The Surprise Film of the Year Award may just have to go to Steve Jobs.

Positioned as the Apple version of The Social Network this is a masterwork by Danny Boyle and Michael Fassbender.

Absolutely gripping from start to finish this biopic plays out like a Shakespearean theatre production full of pulsating language and, for us, betters the brilliant Facebook biopic.

Like Birdman before it this is largely set backstage at three key product launches in Jobs' career and charts his rise and fall with his colleagues and in his personal life.

As Fassbender puts it in the film: "It's like before every key moment in my working life everyone goes to the pub, gets drunk and decides to tell me how they really feel." (sic)

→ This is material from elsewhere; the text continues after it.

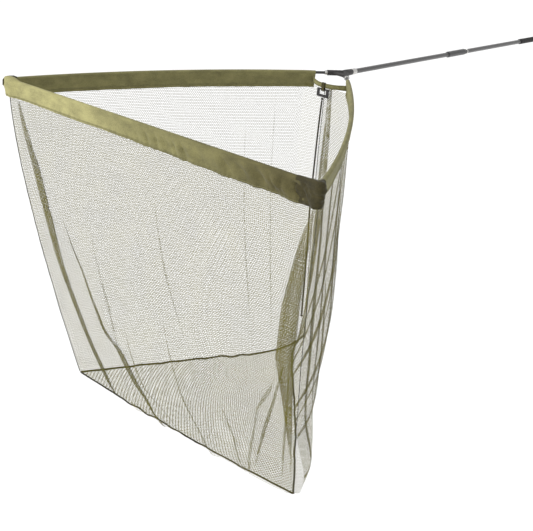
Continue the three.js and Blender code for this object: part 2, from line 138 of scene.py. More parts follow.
def grid_piece(name, rows, wrap=False, caps=False, cloth=None):
    """A surface through rows of points, with UVs from 0 to 1: across each row, and from the first row to the last.
    cloth gives rows of distances across the cloth instead, where the points aren't evenly spread on it."""
    shape = bmesh.new()
    across = len(rows[0])
    verts = [[shape.verts.new(p) for p in row] for row in rows]
    uv = shape.loops.layers.uv.new("UVMap")
    steps = across if wrap else across - 1
    for j in range(len(rows) - 1):
        for i in range(steps):
            k = (i + 1) % across
            face = shape.faces.new((verts[j][i], verts[j][k], verts[j + 1][k], verts[j + 1][i]))
            face.smooth = True
            corners = ((i, j), (i + 1, j), (i + 1, j + 1), (i, j + 1))
            for loop, (a, b) in zip(face.loops, corners):
                loop[uv].uv = (cloth[b][a] if cloth else a / steps, b / (len(rows) - 1))
    if caps:
        for row, turn in ((verts[0], -1), (verts[-1], 1)):
            face = shape.faces.new(row[::turn])
            for loop in face.loops:
                loop[uv].uv = (0.5, 0.5)
    mesh = bpy.data.meshes.new(name)
    shape.to_mesh(mesh)
    shape.free()
    return link(name, mesh)


def outwards(piece):
    """Points the faces of a closed piece outwards."""
    shape = bmesh.new()
    shape.from_mesh(piece.data)
    bmesh.ops.recalc_face_normals(shape, faces=shape.faces)
    shape.to_mesh(piece.data)
    shape.free()
    return piece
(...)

Each section is shot in equivalent stock of the era with each actor ageing realistically and the fabulous score following suit.

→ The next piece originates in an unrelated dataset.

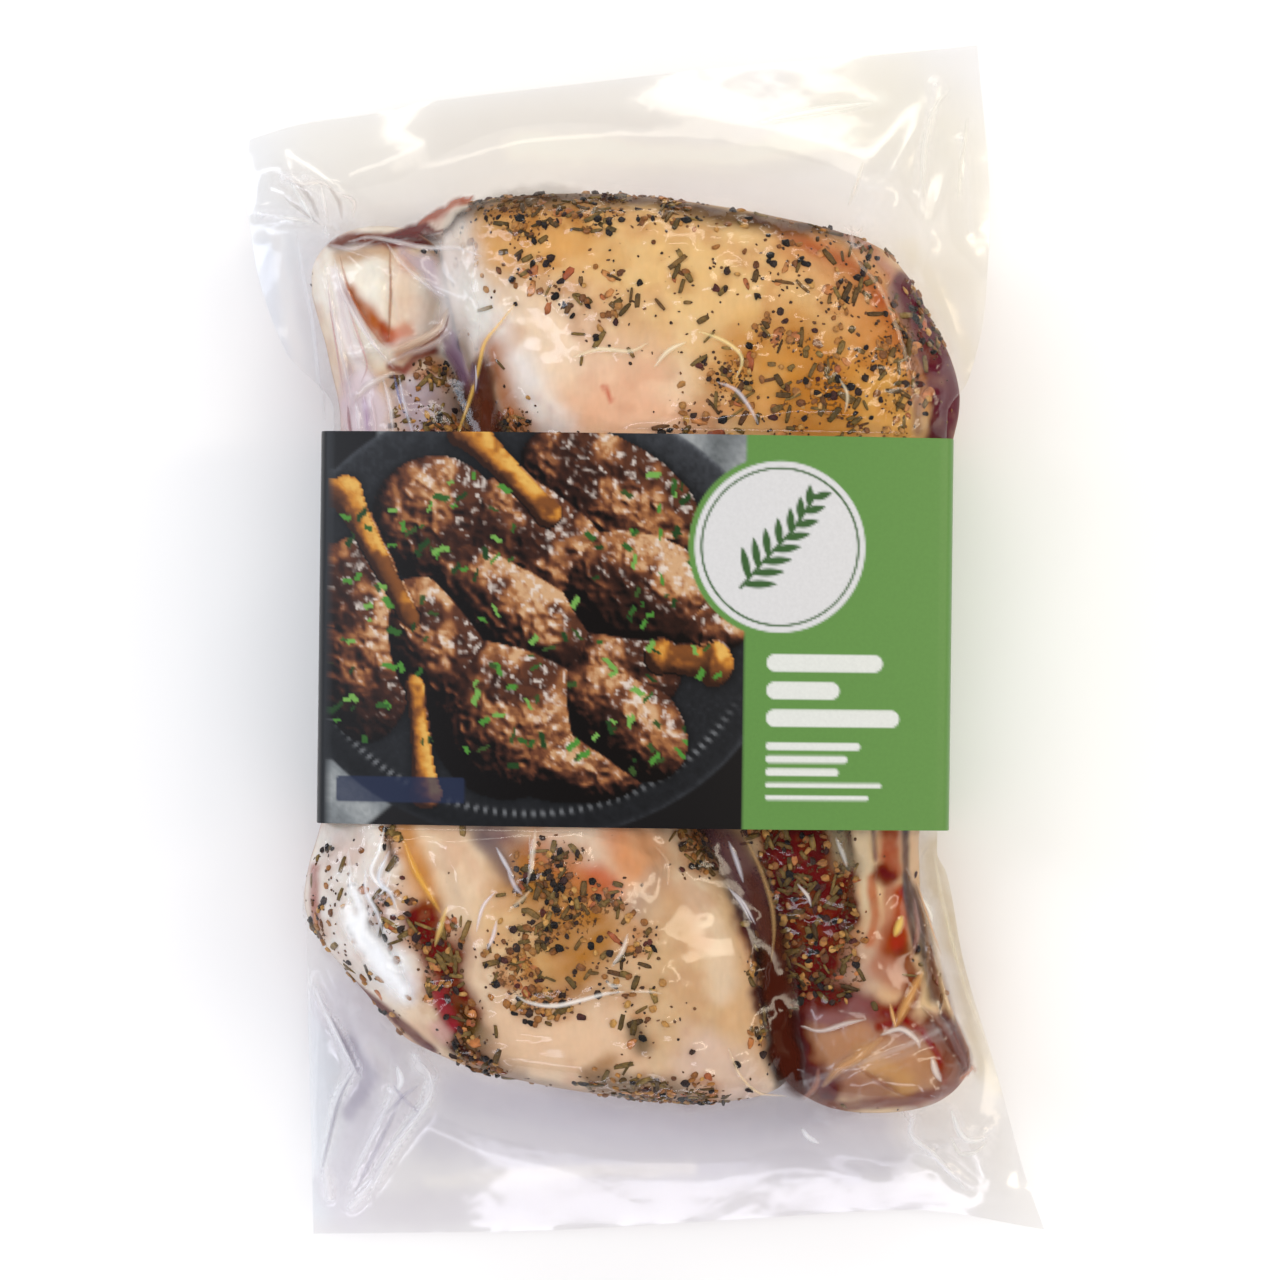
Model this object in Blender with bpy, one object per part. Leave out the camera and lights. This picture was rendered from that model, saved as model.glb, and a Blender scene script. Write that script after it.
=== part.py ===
"""A clear vacuum pouch of two seasoned lamb shanks, head to tail, with a card sleeve round its middle.

The pack lies on its back. +Z is up out of its front, +Y runs to the pouch's top edge, and +X is to the
right of someone who looks at its front. The origin is on the ground, under the middle of the pouch.
Metres throughout.
"""

import math
import random

import bmesh
import bpy
import numpy as np
from mathutils import Matrix, Vector
from mathutils.bvhtree import BVHTree

# The pouch as it lies: a common 178 x 305 mm pouch, drawn in by what it holds
POUCH_LENGTH = 0.2866
POUCH_SPREAD = 0.1928
PLY_PAIR = 0.0006  # the two sheets of film together, where they meet round the contents
GRID_ACROSS = 40
GRID_ALONG = 60

# Its outline, clockwise from the top left corner, as (x, y)
TOP_LEFT = (-0.0953, 0.1205)
TOP_RIGHT = (0.0803, POUCH_LENGTH / 2)
BOTTOM_RIGHT = (POUCH_SPREAD / 2, -0.1424)
BOTTOM_LEFT = (-0.0798, -POUCH_LENGTH / 2)
TOP_EDGE = (TOP_LEFT, (-0.0830, 0.1241), (-0.0650, 0.1268), (-0.0540, 0.1294), (0.0040, 0.1361), TOP_RIGHT)
BOTTOM_EDGE = (BOTTOM_LEFT, (-0.0400, -0.1433), (0.0180, -0.1402), (0.0650, -0.1380), BOTTOM_RIGHT)
SHOULDER_LEFT = ((-POUCH_SPREAD / 2, 0.1160), (-0.0940, 0.0920), (-0.0860, 0.0690))
SHOULDER_RIGHT = ((0.0834, 0.1030), (0.0822, 0.0814), (0.0775, 0.0620))
HIP_LEFT = ((-0.0808, -0.0600), (-0.0812, -0.0780), (-0.0806, -0.1080))
HIP_RIGHT = ((0.0722, -0.0560), (0.0767, -0.0770), (0.0853, -0.1058), (0.0920, -0.1300))

# Its rim: how high it lies, its waves (height, run and start of each), and its level inside the sleeve
RIM_HEIGHT = 0.0065
RIM_WAVE_ACROSS = (0.0016, 0.0150, 0.6)
RIM_WAVE_ALONG = (0.0012, 0.0190, -1.1)
RIM_IN_SLEEVE = 0.0215
RIM_LIFTS_FROM = 1.9  # in half lengths of the sleeve, from its middle

# The card sleeve
CARD = 0.0005
SLEEVE_WIDTH = 0.1470
SLEEVE_LENGTH = 0.0912
SLEEVE_EDGE_HEIGHT = 0.0495  # the two creases beside the front panel
SLEEVE_CROWN = 0.0075  # how far the front panel bows up between them
CROWN_REACH = 0.92  # the share of the front panel that is curved
CROWN_POINTS = 19
SLEEVE_SIDE_BOW = 0.0010
SIDE_BOW_SHARES = (0.25, 0.50, 0.75)
FRONT_CREASE_RADIUS = 0.0030
FRONT_CREASE_END = 62.0  # degrees: the front panel leaves the crease on a slope
BACK_CREASE_RADIUS = 0.0090
CREASE_POINTS = 6
SLEEVE_CENTRE = Vector((-0.0022, 0.0019, 0.0))
SLEEVE_TURN = math.radians(-0.7)

# The two ends of the sleeve's strip, glued one over the other under the pack
GLUE_LAP = 0.0160
LAP_MIDDLE = 0.0120
LAP_CLEARANCE = 0.0020
LAP_RAMP = 0.0100

# How close the pouch comes to the sleeve, and how far past the sleeve's ends it is held down for it
SLEEVE_GAP = 0.0004
HOLD_MARGIN = 0.0062

# The shanks, from the knuckle to the sawn end: share of the length, centre across, half width, height
LEFT_KNUCKLE_Y, LEFT_SAWN_Y, LEFT_SAWN_SLANT = 0.0985, -0.1085, -0.13
LEFT_SHANK = {
    "knuckle": (0.08, -0.0628, 0.0165, 0.0420),
    "ankle": (0.19, -0.0580, 0.0155, 0.0380),
    "shin": (0.30, -0.0520, 0.0200, 0.0455),
    "calf": (0.47, -0.0385, 0.0335, 0.0530),
    "thigh": (0.66, -0.0325, 0.0430, 0.0555),
    "round": (0.80, -0.0255, 0.0545, 0.0580),
    "heel": (0.90, -0.0160, 0.0500, 0.0555),
    "sawn end": (1.00, -0.0080, 0.0420, 0.0500),
}
RIGHT_KNUCKLE_Y, RIGHT_SAWN_Y, RIGHT_SAWN_SLANT = -0.1130, 0.1030, -0.10
RIGHT_SHANK = {
    "knuckle": (0.07, 0.0555, 0.0215, 0.0430),
    "ankle": (0.17, 0.0500, 0.0190, 0.0405),
    "shin": (0.28, 0.0415, 0.0240, 0.0460),
    "calf": (0.45, 0.0350, 0.0340, 0.0530),
    "thigh": (0.66, 0.0215, 0.0485, 0.0545),
    "round": (0.81, 0.0155, 0.0585, 0.0590),
    "heel": (0.91, 0.0085, 0.0565, 0.0575),
    "sawn end": (1.00, 0.0025, 0.0490, 0.0520),
}
KNUCKLE_ROUNDING = 0.0130
SAWN_ROUNDING = 0.0100
END_SECTION = 0.02  # what is left of the section at the very tip
SLANT_FROM = 0.75  # the share of the length where the sawn end's slant begins
WIDEST_SHARE = 0.42  # a shank's widest level, as a share of its height
PRESSED_FLAT = 0.0030  # how much of the underside the meat's own weight flattens
SECTION_POWER = 2.5  # a section is a superellipse, fuller than a circle
SHANK_RINGS = 48
SHANK_SIDES = 40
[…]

As Empire eloquently put it in their review of the film Jobs was a man who knew exactly how humans could, and should, interface with technology but not with each other and this positions that theory in heartbreaking fashion as his attitude towards his daughter and her mother alter as the film progresses. His colleagues too fall halfway between love and hate as his singular vision drives Apple, and therefore them, to become one of the world's technological powerhouses.

Each actor is on top form: Fassbender deserves the inevitable Oscar tips after what has been a great year for him, likewise Seth Rogen plays straight as well as Zach Galifinakis did in Birdman and Kate Winslet and Jeff Daniels excel in supporting roles.

Boyle's camera is steady throughout, non-obtrusive on the eye but floating through corridors and round rooms almost in homage to Birdman's constant motion.

Perfect from start to finish; you won't want this to end.